Green Party Senate candidate blasts Montana governor's alleged corruption

Bullock

A former state audit reviewer accuses Montana Gov. Steve Bullock of creating a hostile work environment.

A former state audit reviewer accuses Montana Gov. Steve Bullock of creating a hostile work environment.

Wendie Fredrickson, a Green Party candidate in Montana's 2020 U.S. Senate race, continues to speak out against Democratic Gov. Steve Bullock, alleging corruption, KBUL reported.

Fredrickson, a former state audit reviewer, has told news media that Bullock created a hostile work environment by intimidating anyone who uncovered his alleged misdeeds.

"The people of Montana deserve better than Steve Bullock,” Fredrickson said to the Helena Independent Record, KBUL reported. “During his tenure in office, he has deliberately inhibited investigations and stifled the concerns of Montana’s auditors. He created a hostile work environment of a place I had enjoyed working two decades and actively intimidated or fired employees who raised concerns about fraud and the mismanagement of federal and state taxpayer dollars."

Fredrickson said it saddened and concerned her when Bullock decided to run for U.S. Senate (after a failed presidential bid), stating that the state's residents couldn't risk electing him.

KBUL reported that although Democrats usually like having Libertarians on the ballot with the hopes that they will take votes away from Republicans, Montana Democrats do not want Green Party candidates on the ballot because they don't want votes taken away from their party's candidates.

At least 10 former state auditors and staffers alleged in 2016 that state officials had discouraged employees from the Department of Health and Human Services (DHHS) from investigating payments from as far back as 2005, according to the Independent Record.

Bullock, via a spokesperson, told the news agency that he had been told of the DHHS employees' concerns and that those questions were then forwarded to the legislative auditor Angus Maciver, who failed to find any evidence of fraud.

Maciver told the news agency that he didn't find any reports. He did say that the Attorney General's Office sometimes asks legislative auditors to help on its investigations, but that he couldn't comment more due to "confidential criminal justice information," the Record reported.

The employees alleged that two of them were told to advance questionable welfare payments on Bullock's orders, which he denied.

Fredrickson left her job with the state in December 2014, alleging she was bullied by state officials after she raised concerns about payments that she believed to be potentially fraudulent.

The news agency reports that she alleged she was told to continue the payments and stop asking questions, which she refused to do.

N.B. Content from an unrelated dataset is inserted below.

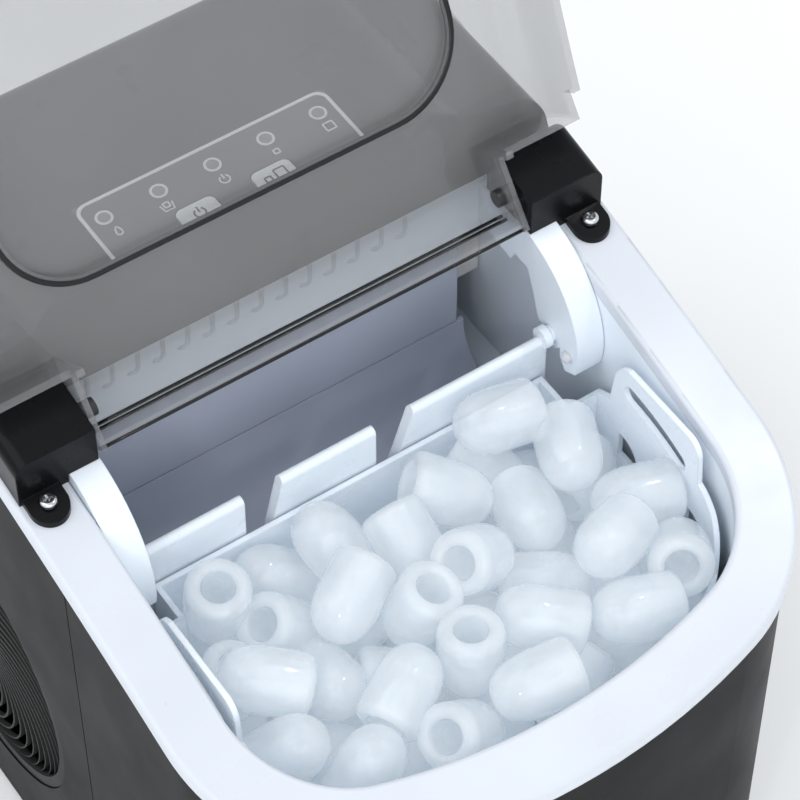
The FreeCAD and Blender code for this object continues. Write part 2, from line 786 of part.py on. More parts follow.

She was then forced into retirement but not before she was stripped from her responsibilities as an audit reviewer and isolated from her co-workers.

“It used to be a great place to work,” Fredrickson told the Record. “It wasn’t until this administration that there was so much pressure you couldn’t do it.”

Auditors alleged they were either discouraged or prevented from actually doing complete investigations on certain transactions. They said they were bullied if they did not adopt a "gotcha attitude" toward contractors, the news agency reported.

That same year two Republican state senators sought a special legislative committee so that they could investigate the alleged retaliation, The Washington Free Beacon reported.

Another DHHS employee, Carol Bondy, also filed a lawsuit that had similar allegations to the state employees', the Free Beacon reported.

Bondy was an audit bureau chief with DHHS and was dismissed after she voiced concern over state payments, the news agency said.